With its specific focus on the emerging urban unregistered church, the book does not delve too deeply into Christian life in the government-sanctioned churches under the Three Self Patriotic Movement (TSPM). The authors do, however, cover the history of the TSPM and also dedicate a chapter to examining, in the context of the infamous Wenzhou cross removals in 2014, its relationship to the government. While the authors conducted the bulk of their research in Chengdu and Shanghai, they balance their observations with references to other cities. They also offer a helpful sociological analysis of the very different church cultures in their two cities of focus, reinforcing the point that no one church or city can speak for all of China.

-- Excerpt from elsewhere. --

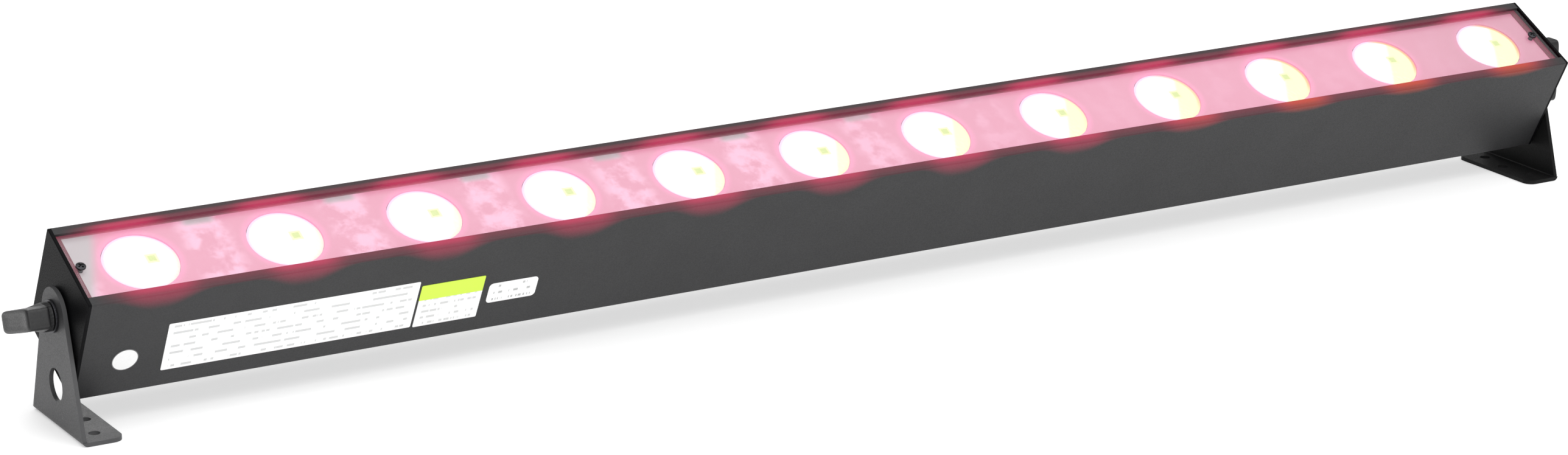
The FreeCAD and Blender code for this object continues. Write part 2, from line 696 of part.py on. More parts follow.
def knob(side):
    """T-knob: a round hub and a bar across its end, moulded onto the stud."""
    piece = new_body(f"{side}_knob")
    hub = new_sketch(piece, "YZ_Plane", HUB_FACE)
    draw_circle(hub, "0", "0", "hub")
    pad(piece, hub, "hub_length + 1")
    bar = new_sketch(piece, "YZ_Plane", f"{HUB_FACE} + hub_length")
    draw_rectangle(bar, "-wing_thick/2", "-wing_span/2", "wing_thick/2", "wing_span/2")
    pad(piece, bar, "wing_depth")
    along = Vector(1, 0, 0)
    round_edges(piece, "wing_corner", lambda edge: runs_along(edge, along)
                and abs(edge.CenterOfMass.y) > 1 and abs(edge.CenterOfMass.z) > 1)
    outer_face = number(f"{HUB_FACE} + hub_length + wing_depth")
    outline = [edge for edge in piece.Tip.Shape.Edges if near(edge, x=outer_face)]
    longest = max(outline, key=lambda edge: edge.Length)
    round_edges(piece, "wing_edge", lambda edge: near(edge, x=outer_face)
                and runs_along(edge, longest.Curve.Direction))
    grip = new_sketch(piece, "YZ_Plane", HUB_FACE)
    draw_circle(grip, "0", "0", "stud")
    pocket(piece, grip, "stud_grip", reverse=True)
    keep(piece, knob_frame(side))


def knob_stud(side):
    stud = rod("x", "stud", f"{HUB_FACE} + stud_grip - {STUD_START}", (STUD_START, "0", "0"))
    keep_group(f"{side}_knob_stud", [stud], knob_frame(side))


# ------------------------------------------------------------------ the whole batten
housing_channel()
housing_screws()
pivot_nuts()
rubber_bumpers()
clear_cover()
cover_gasket()
cover_screws()
reflector_plate()
reflector_pillars()
for number_of_lens in range(LENSES):
    lens(number_of_lens)
led_emitters()
led_board()
heat_spreader()
board_screws()
inner_board("power_supply_board", "supply_start", "supply_length")
parts_on_board("transformer", [("44", "34", "26")], "supply_start + 60", "0")
capacitors()
inner_board("driver_board", "driver_start", "driver_length")
parts_on_board("driver_chips", [("14", "10", "3")]*6, "driver_start + 25", "14")
board_standoffs()
control_board()
display_window()
display_module()
button_switches()
for place_in_row, button_label in enumerate(BUTTONS):
    button(place_in_row, button_label)
for socket_label, socket_place in SOCKETS.items():
    chassis_socket(socket_label, socket_place)
fuse_holder()
labels()
for side_name in SIDES:
    end_plate(side_name)
    bracket(side_name)
    friction_disc(side_name)
    washer(side_name)
    knob(side_name)
    knob_stud(side_name)
doc.recompute()

# ------------------------------------------------------------------ checks and export
for item in doc.Objects:
    if "Invalid" in item.State or "Error" in item.State:
        raise RuntimeError(f"{item.Label} did not compute: {item.State}")
for node in NODES:
    if node.Shape.isNull() or not node.Shape.isValid() or not node.Shape.Solids:
        raise RuntimeError(f"{node.Label} has no valid solid")

os.makedirs("parts", exist_ok=True)
for node in NODES:
    node.Shape.exportStep(f"parts/{node.Label}.step")
print(len(NODES), "sub-parts written")
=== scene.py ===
import json
import math
import random

import bmesh
import bpy
from mathutils import Matrix, Vector


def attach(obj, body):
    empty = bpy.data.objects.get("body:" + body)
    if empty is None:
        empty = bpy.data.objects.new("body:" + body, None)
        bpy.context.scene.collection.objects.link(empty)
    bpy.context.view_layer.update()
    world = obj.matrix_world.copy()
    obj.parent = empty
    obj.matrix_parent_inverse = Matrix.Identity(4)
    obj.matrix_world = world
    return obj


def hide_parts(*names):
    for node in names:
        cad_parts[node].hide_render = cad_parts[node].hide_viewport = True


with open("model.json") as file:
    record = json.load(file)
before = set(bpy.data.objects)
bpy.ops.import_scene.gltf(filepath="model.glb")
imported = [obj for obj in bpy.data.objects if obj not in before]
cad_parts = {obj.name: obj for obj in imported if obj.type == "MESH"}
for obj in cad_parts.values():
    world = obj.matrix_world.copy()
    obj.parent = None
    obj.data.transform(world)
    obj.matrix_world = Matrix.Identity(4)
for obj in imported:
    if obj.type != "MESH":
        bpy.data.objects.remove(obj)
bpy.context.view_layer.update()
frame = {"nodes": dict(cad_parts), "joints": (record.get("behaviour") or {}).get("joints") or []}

# Every size here is in metres.  "Housing coordinates" have their origin where the tilt axis crosses
# mid-length, X along the batten and Z the way the lenses face.
MM = 0.001


# ------------------------------------------------------------------ what the frame says
def joint(name):
    return next(item for item in frame["joints"] if item["name"] == name)


PIVOT = Vector((0, 0, joint("left_tilt")["pos_m"][2]))
PRESS = joint("menu_button_press")["axis"]
TILT = math.atan2(-PRESS[2], -PRESS[1])
HOUSING = Matrix.Translation(PIVOT) @ Matrix.Rotation(TILT, 4, "X")
OUTWARD = Matrix.Rotation(-math.pi / 2, 4, "X")  # turns a piece's Z axis out of the back wall


def housing_box(node):
    """Lowest and highest corner of a CAD node in housing coordinates."""
    inverse = HOUSING.inverted()
    points = [inverse @ vertex.co for vertex in frame["nodes"][node].data.vertices]
    low = Vector([min(point[axis] for point in points) for axis in range(3)])
    high = Vector([max(point[axis] for point in points) for axis in range(3)])
    return low, high


BODY_LOW, BODY_HIGH = housing_box("housing_channel")
PLATE_LOW, PLATE_HIGH = housing_box("reflector_plate")
LENS_NODES = sorted(name for name in frame["nodes"] if name.startswith("lens_"))
LENS_CENTRES = [sum(housing_box(name), Vector()).x / 2 for name in LENS_NODES]
LENS_PITCH = (LENS_CENTRES[-1] - LENS_CENTRES[0]) / (len(LENS_CENTRES) - 1)
LENS_LOW, LENS_HIGH = housing_box(LENS_NODES[0])
LENS_RADIUS = (LENS_HIGH.x - LENS_LOW.x) / 2


# ------------------------------------------------------------------ camera and light
CAMERA_PLACE = Vector((-1.2833, -2.0350, 0.7735))
CAMERA_RIGHT = Vector((0.85703, -0.51522, 0.00734))
CAMERA_UP = Vector((0.14523, 0.25520, 0.95592))
CAMERA_LENS = 98.45  # in mm, on a sensor 36 mm wide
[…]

In the brief time since Ma and Li concluded their research, the space for religious activity has shrunk considerably. China’s leaders have redoubled their efforts to put stray expressions of Christianity back into the box. Many of the churches referred to in the book have been forced to stop meeting or have broken up into small groups in order to avoid confrontation with authorities. The clampdown on religious publishing that was becoming evident in 2017 has intensified. A growing urban church that has been navigating uncharted waters for nearly two decades now faces new challenges. Surviving the State, Remaking the Church provides an indispensable guide for understanding what has brought China’s urban Christians to this point and recognizing the critical issues they grapple with as they look ahead to an uncertain future.